Due to being detained overnight, Mr Bloomfield was unable to make it to his job the following day.

“I basically lost my job over it all and I haven’t been able to find any work since. I’ll be following that up and looking for ways to get compensation,” he said.

Ms Ticehurst also questioned police tactics.

“The main thing police have been charging people at Occupy with is camping. Right from the beginning, the police have targeted any type of shelter or means to make the protest more sustainable. They have been targeting sleep, waking people up at five in the morning,” she said.

“At the moment they come about nine or ten at night, take photographs and describe everyone and doing the same thing at six in the morning. If people are found to be there at both times, they are being charged with staying overnight. They’ve targeted cooking and said that our food preparation was dangerous. The milk crates in question were being used for structures. I think that’s why they went for those people: not because they cared about the crates themselves.”

She said, “There is a significant High Court challenge pending currently for Melbourne and Sydney in regard to the potential abuse and misuse of police power when dealing with the Occupy movements.”

While the majority of those charged over the camping infringement have been waiting for the High Court date to have their cases heard, some have taken their defence straight to the local court in Sydney. One man, only known as Lanz, won his case recently after the judge ruled that without a structure such as a tent or van, sleeping in the street does not technically count as camping. Police moving powers are the real issue.”
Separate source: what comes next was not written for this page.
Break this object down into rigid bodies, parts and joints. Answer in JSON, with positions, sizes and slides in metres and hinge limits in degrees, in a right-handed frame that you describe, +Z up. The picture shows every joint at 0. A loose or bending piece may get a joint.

A number of protesters have been arrested over the course of the occupation for assaulting police officers. Cr Doutney stated that she felt these were “trumped up charges.” She said, “Resisting arrest and assaulting police are two standard methods used to repress people. I’ve had so many complaints from people who were just protecting themselves against officers standing a centimetre from their face and then immediately being charged with assault. They seem to me like sweep charges for arresting protesters.”

An ALP member of Sydney City Council, Dr Meredith Burgmann, said she was shocked by the “constant police harassment” of the Occupy protesters. “I passed them today and they are polite, unobtrusive and an interesting part of what’s going on in our great city. They have a really important point to make and are demonstrating peacefully, which I think they have a right to be able to continue with,” she said.

After requesting a police comment on the matters raised, David Rose of the Police Media Office said in an email that he was “unable to provide any comment regarding the matters you raised.”